Bio: Dr. Palaniappan is a Post-doc fellow from NSF/ASEE and currently a member of Statistics and Learning Department at Bell labs, Murray Hill, NJ. His areas of research include location & tracking systems, robotics, wireless sensor networks and High Performance Computing.


Vijay Ramachandran, DIMACS visitor

Title: A Survey of Approaches to Improving Network Switching & Routing Configuration

Several studies of Internet router configurations and messages sent by routers to coordinate how traffic is directed have shown that a nontrivial portion of the routes computed are unstable or probably incorrect. Three of the major contributing factors are human error, the lack of visibility that routers have when making their independent, distributed decisions, and that the many routing devices that compose a network are often configured individually using vendor-specific, simple imperative languages. Ideas under development in the networking community will hopefully change this, allowing network operators to configure networks at a higher level of abstraction, but these ideas raise interesting questions that must be addressed using expertise in programming languages, algorithms analysis, and network measurement and performance. In this talk, I will introduce a framework that permits this type of higher-level network configuration and discuss several projects that I'm working on that address some of these interesting questions, including the appropriate algorithms to use for network autoconfiguration and the behavior of networks and their control algorithms under a high degree of churn.

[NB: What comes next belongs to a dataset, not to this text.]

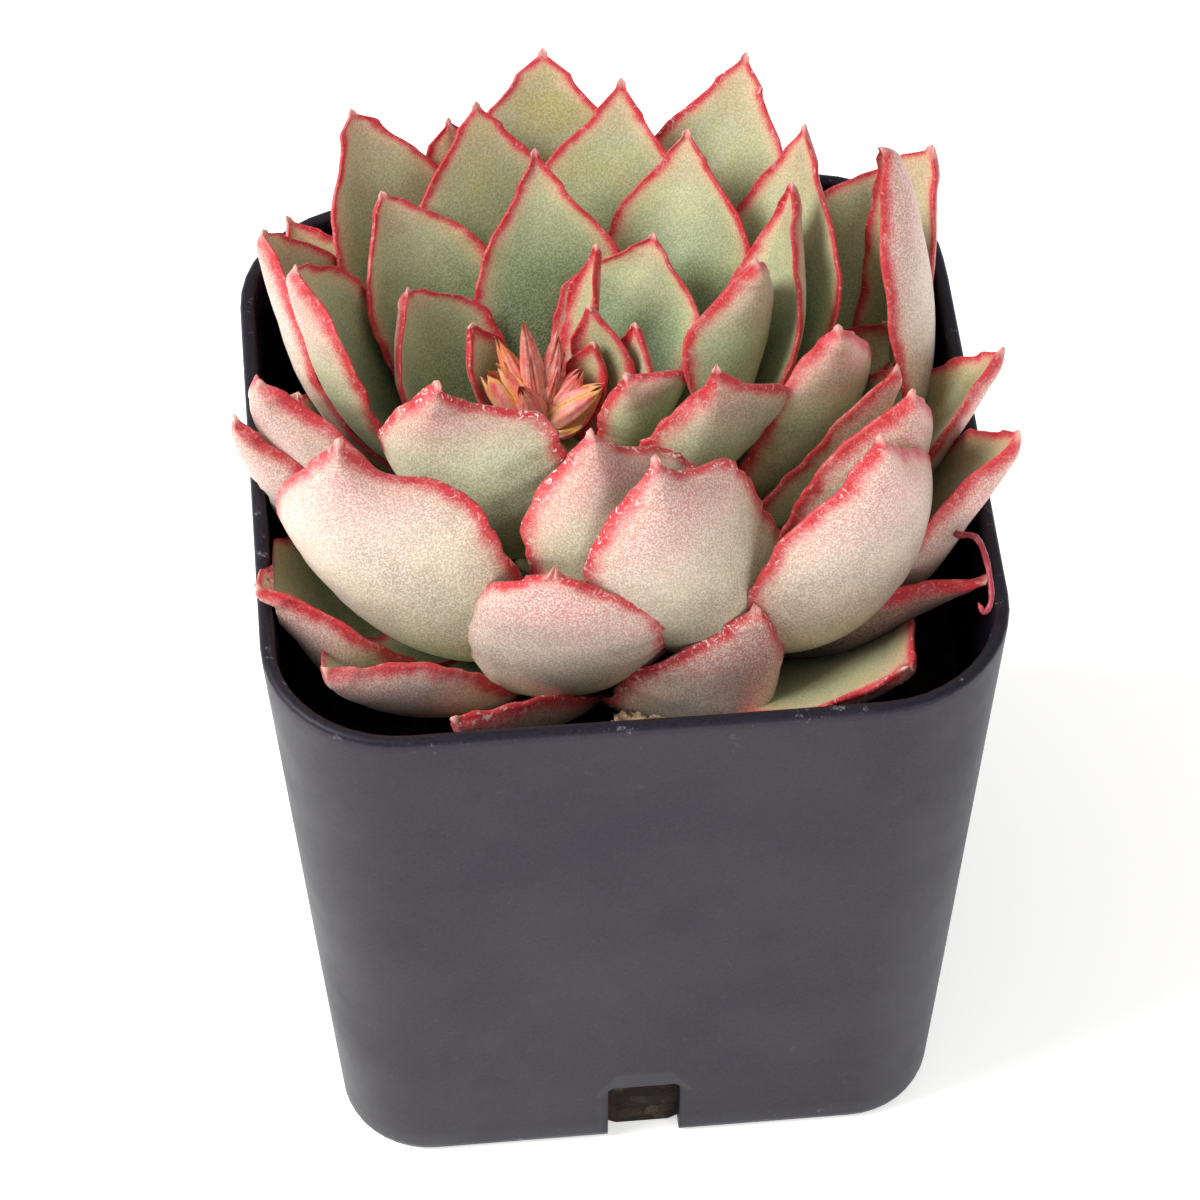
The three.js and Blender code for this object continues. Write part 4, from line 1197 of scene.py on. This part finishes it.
class SUCCULENT_OT_buds(bpy.types.Operator):
    """Flower buds, each with five petals and a few pointed sepals"""

    bl_idname = "succulent.buds"
    bl_label = "Buds"

    def execute(self, context):
        material = finished("Coral_petal", petal_skin)
        t = np.linspace(0, 1, 22)
        for number, bud in enumerate(BUDS, 1):
            draw = np.random.default_rng(SEED + number)
            tip = np.array(bud["tip"])
            base = HEART + (tip - HEART) * bud["start"]
            length = np.linalg.norm(tip - base)
            axis = (tip - base) / length
            half = bud["girth"] / 2
            # Petals stay joined until close to the tip, where each ends in its own point.
            closing = np.minimum(1, (1.03 - t) * 6)
            plans = []
            for k in range(5):
                body = half * np.sin(np.pi * np.clip(0.22 + 0.76 * t, 0, 1)) ** 0.9
                body = body + bud["gape"] * half * 1.1 * t ** 2.5
                width = np.pi / 5 * 1.2 * closing * (1 - 0.5 * bud["gape"] * t)
                plans.append((k * 2 * np.pi / 5 + number, length * draw.uniform(0.85, 1), body, width, 0))
            for k in range(5):
                tall = length * draw.uniform(0.3, 0.72)
                body = half * (0.95 + 0.25 * np.sin(np.pi * t * 0.8)) * (1 - draw.uniform(-0.1, 0.3) * t)
                width = np.pi / 5 * 0.75 * np.minimum(1, (1.02 - t) * 1.8)
                turn = k * 2 * np.pi / 5 + number * 1.3 + draw.uniform(-0.4, 0.4)
                plans.append((turn, tall, body, width, 1))
            parts, faces = [], []
            attributes = {"along": [], "rim": [], "inner": [], "sepal": [], "ripe": []}
            offset = 0
            for phase, tall, body, width, sepal in plans:
                ring, end, rim = petal(base, axis, phase, tall, body, width, 0.22)
                count = ring.shape[1]
                points = np.concatenate([ring.reshape(-1, 3), [ring[0].mean(axis=0), end]])
                faces += [[k + offset for k in f] for f in skin_faces(len(t), count)]
                offset += len(points)
                parts.append(points)
                attributes["along"] += [*np.repeat(t, count), 0, 1]
                attributes["rim"] += [*rim.ravel(), 1, 0]
                attributes["inner"] += [*np.tile(np.repeat((0, 1), count // 2), len(t)), 0, 0]
                attributes["sepal"] += [sepal] * len(points)
                attributes["ripe"] += [bud["ripe"]] * len(points)
            piece(f"flower_bud_{number}", np.concatenate(parts), faces, material, [f"bud_{number}"],
                  attributes)
        return {"FINISHED"}


def smooth_route(route, count):
    """Points spaced along a smooth curve through the route's points."""
    route = np.array(route, dtype=float)
    padded = np.concatenate([[2 * route[0] - route[1]], route, [2 * route[-1] - route[-2]]])
    spots = []
    for k in range(len(route) - 1):
        a, b, c, d = padded[k:k + 4]
        for t in np.linspace(0, 1, count, endpoint=False):
            spots.append(0.5 * (2 * b + (c - a) * t + (2 * a - 5 * b + 4 * c - d) * t ** 2
                                + (3 * b - a - 3 * c + d) * t ** 3))
    spots.append(route[-1])
    return np.array(spots)


class SUCCULENT_OT_aerial_root(bpy.types.Operator):
    """Thin root that curls over the pot's corner"""

    bl_idname = "succulent.aerial_root"
    bl_label = "Aerial root"

    def execute(self, context):
        route = smooth_route(ROOT_ROUTE, 16)
        along = unit(np.gradient(route, axis=0))
        side = unit(np.cross(along, (0, 0, 1)))
        up = np.cross(side, along)
        share = np.linspace(0, 1, len(route))
        radius = 0.26 - 0.08 * share + waves(share * 14, 5, ((2, 0.02), (0.8, 0.012)))
        radius = radius * np.minimum(1, (1.02 - share) * 12)
        angles = np.linspace(0, 2 * np.pi, 14, endpoint=False)
        spoke = side[:, None] * np.cos(angles)[:, None] + up[:, None] * np.sin(angles)[:, None]
        ring = route[:, None] + spoke * radius[:, None, None]
        points = np.concatenate([ring.reshape(-1, 3), [route[0], route[-1]]])
        piece("curling_root", points, skin_faces(len(route), len(angles)), finished("Young_root", root_skin),
              ["aerial_root"])
        return {"FINISHED"}


class SUCCULENT_OT_dried_leaf(bpy.types.Operator):
    """Shrivelled leaf behind the front wall"""

    bl_idname = "succulent.dried_leaf"
    bl_label = "Dried leaf"

    def execute(self, context):
        row = {**PLAIN, **DRIED, "ruffle": 0.6}
        u = np.linspace(0, 1, 40)
        v = np.linspace(-1, 1, 17)
        sheet = leaf_sheet(row, u, v, 77)
        crumple = waves(u * 9, 31, ((2.2, 0.3), (1.1, 0.18)))[:, None] * np.cos(v * 4)[None, :]
        upper = sheet["upper"] + sheet["face"][:, None] * crumple[..., None]
        lower = upper - sheet["face"][:, None] * 0.25
        ring = np.concatenate([lower, upper[:, ::-1]], axis=1)
        points = np.concatenate([ring.reshape(-1, 3), [ring[0].mean(axis=0), ring[-1].mean(axis=0)]])
        paper = finished("Dried_leaf_paper", dry_skin)
        piece("papery_leaf", points, skin_faces(len(u), ring.shape[1]), paper, ["dried_leaf"])
        return {"FINISHED"}


PIECE_OPERATORS = (
    SUCCULENT_OT_stage,
    SUCCULENT_OT_pot,
    SUCCULENT_OT_soil,
    SUCCULENT_OT_stem,
    SUCCULENT_OT_heart_leaves,
    SUCCULENT_OT_inner_leaves,
    SUCCULENT_OT_middle_leaves,
    SUCCULENT_OT_outer_leaves,
    SUCCULENT_OT_buds,
    SUCCULENT_OT_aerial_root,
    SUCCULENT_OT_dried_leaf,
)


class SUCCULENT_PT_panel(bpy.types.Panel):
    """Lists what builds the succulent, and its settings."""

    bl_idname = "SUCCULENT_PT_panel"
    bl_label = "Potted succulent"
    bl_space_type = "VIEW_3D"
    bl_region_type = "UI"
    bl_category = "Succulent"

    def draw(self, context):
        for operator in PIECE_OPERATORS:
            self.layout.operator(operator.bl_idname)
        for key, group in SETTINGS.items():
            box = self.layout.box()
            box.label(text=group.__doc__)
            for name in group.__annotations__:
                box.prop(getattr(context.scene, key), name)


CLASSES = (*SETTINGS.values(), *PIECE_OPERATORS, SUCCULENT_PT_panel)


def register():
    """Register the classes and put the settings on the scene."""
    for cls in CLASSES:
        bpy.utils.register_class(cls)
    for key, group in SETTINGS.items():
        setattr(bpy.types.Scene, key, bpy.props.PointerProperty(type=group))


def unregister():
    """Undo what register does."""
    for key in SETTINGS:
        delattr(bpy.types.Scene, key)
    for cls in reversed(CLASSES):
        bpy.utils.unregister_class(cls)


def main():
    """Build every piece in order."""
    register()
    for operator in PIECE_OPERATORS:
        group, name = operator.bl_idname.split(".")
        getattr(getattr(bpy.ops, group), name)()


if __name__ == "__main__":
    main()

Bio: Vijay Ramachandran is an assistant professor of computer science at Colgate University, and is a DIMACS visitor for summer and fall 2010, and co-mentored several students in the DIMACS REU program. He holds an A.B. in mathematics from Princeton and a Ph.D. in computer science from Yale. Before working at Colgate, he was a postdoc at ICSI in Berkeley, CA, and at DIMACS/the Stevens Institute of Technology in Hoboken, NJ. He has previously been a DIMACS visitor during summer 2008. His research interests include algorithmic foundations of the Internet, specifically, design, analysis, and configuration of Internet routing protocols.